Alvin Plantinga has famously argued that naturalism cannot be rationally believed because it is self-defeating. (His argument, as I understand it: If naturalism is true, then beliefs, while they may be adaptive or non-adaptive, are merely brain states and cannot meaningfully be considered true or false. But then naturalism itself is just a brain state that may be adaptive or non-adaptive, but cannot be meaningfully considered to be true or false.) Some people out there have a “naturalism” brainstate and I happen to have a “nonnaturalism” brainstate. So what? If there is no truth, only brainstates, why do science? And if naturalism is true, there is no truth, only brainstates. If naturalism is true, then nothing is true, including naturalism. (Echoings of the Cretan lier here?)

The Hauser delusion seems to be a species of this general problem with naturalism. If moral beliefs just are brainstates that developed over time, then if my brain results in behavior that doesn’t agree with how most people’s moral minds function, it might make sense to say I made a mistake. (Might make sense…) But if brainstates somehow involve ideas that may or may not correspond with reality, then my moral brainstates can in some sense be true or false, valid or invalid. And when I choose to do something I know to be wrong (like Johnny knows it’s wrong to steal his parents’ booze and Buick, Tiger Woods knows it’s wrong to be unfaithful to his wife, and Marc Hauser should know it’s wrong to misrepresent scientific data), then it’s not a “mistake.” It’s something quite different from a mistake.

When I make a mistake, I’m choosing to do what I take to be right (choosing a 5-iron) but for some reason it’s not actually right. When I do wrong, I’m choosing to do what I take to be not-right. (Granted I can do “objective” moral wrong by “mistake”–I may, for example, judge that a person has forfeited her right to the truth by doing x when, in fact, she hasn’t done x.)

The concept of ‘choice’ is important here. Choice involves a cognitive, conceptual component that, as far as we know, does not exist even in the highest animals. (Eg, see this NYTimes article.) Consider a hypothetical primate group that has evolved a form of monogamous mating.
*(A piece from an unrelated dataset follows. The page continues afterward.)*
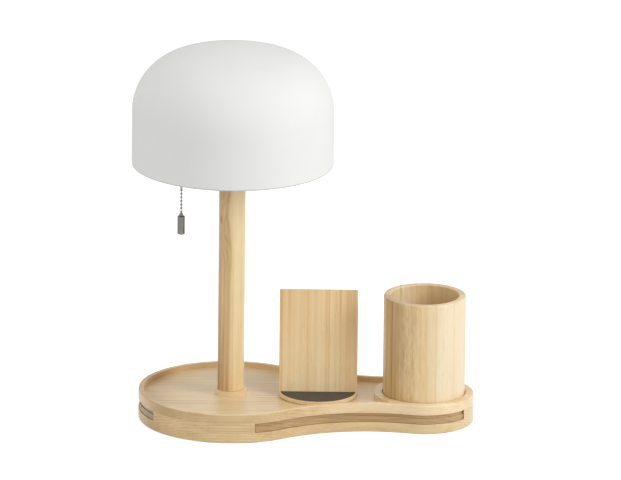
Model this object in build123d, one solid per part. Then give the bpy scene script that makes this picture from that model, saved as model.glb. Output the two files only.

The behaviors of the group could well include significant sanctions for participants that violate this norm. So when a male in that group is attracted to a female who is mated with another male, awareness of those sanctions may well keep him from pursuing her.

In human society too, there are sanctions that keep people in line. But people also consider things other than those sanctions. Plato brought this out already in the Apology. He told the myth of the person with the ring that made him invisible and pointed out that he would still have reason to do the right thing. Someone considering Woodsian-philandery might in fact correctly believe that he could get away with it and still decide not to do it because of a commitment to the moral value of fidelity to the promises he had made.

Such considerations and decision-making seem quite orthogonal to the kinds of “decisions” that even the primates in that hypothetical group make. It involves a level of abstract thinking that seems closely connected with language. The ability to think about promises made in the past (inconceivable without human language). The ability to consider oneself as a self, a being that must deliberate and make choices (rather than just the ability to someone just make decisions). (This ties in with the earlier point that we seem to need something other than brain states to deal with ideas about truth and the meaningfulness of any human abstract thinking.)

Of course, all this philosophy may miss the point in many cases. For one can plausibly maintain that people know very well that what Johnny did was wrong but they choose a form of group self-delusion by mitigating Johnny’s misbehavior through choosing the word “mistake.”